Was dies konkret bedeutet, wird der Film sicher in der für gute Dokumentarfilme eigenen Art pointiert aufzeigen. Die Premiere ist der 16. Januar 2020.

Wer den Film sehen möchte, muss allerdings selbst aktiv werden. Das ist offenbar der Preis eines unabhängigen Films, der darum ein «Film von unten» sein muss und sein will. Die Einzelheiten finden sich hier.

Auf jeden Fall ist es ein Film zur rechten Zeit. Das marktextremistische bzw. «marktfundamentale» (Walter Ötsch) Programm, demzufolge politisch gute Argumente stets «ökonomischer» Natur, also solche der Marktkonformität bzw. Wettbewerbsfähigkeit zu sein haben, scheint sich überlebt zu haben. Eine wenn auch knappe Mehrheit der Mitglieder der ältesten Partei Deutschlands, der SPD, hat sich mit der Wahl von Walter Borjans und Saskia Esken für eine Abkehr von der gut zwei Dekaden währenden neoliberalen Vereinnahmung auch noch der Sozialdemokratie verabschiedet. Dies ist die Bedeutung dieser Wahl, und genau dies dürfte auch der tiefere Grund sein, warum die Leitartikler praktisch aller bedeutenden Medien die Gewählten verächtlich machen und so tun, als verstünden sie gar nicht, worum es hierbei geht.

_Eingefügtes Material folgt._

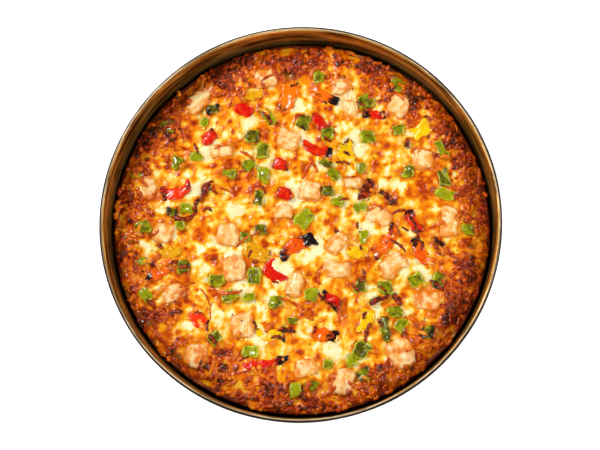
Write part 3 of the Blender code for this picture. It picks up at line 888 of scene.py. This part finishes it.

Es sind nach wie vor dicke Bretter zu bohren, weil der Neoliberalismus auch in Köpfen sitzt, im (Ökonomie-)Studium verinnerlicht wurde – oder sich einfach als die «professionelle» Position wähnt. Zeitenwende bedeutet aber etwa auch, dass man heute auch in Leitmedien wie der Süddeutschen Zeitung lesen kann, dass «der marktradikale Kurs zu weit ging». An seine Stelle hätte ein «progressiver Kapitalismus» (Joseph Stiglitz) zu treten, der die Einbettungsidee, für die im Alltagsverständnis der Begriff «Soziale Marktwirtschaft» steht, zu revitalisieren und (heute vor allem auch in ökologischer Hinsicht) zu erneuern sucht.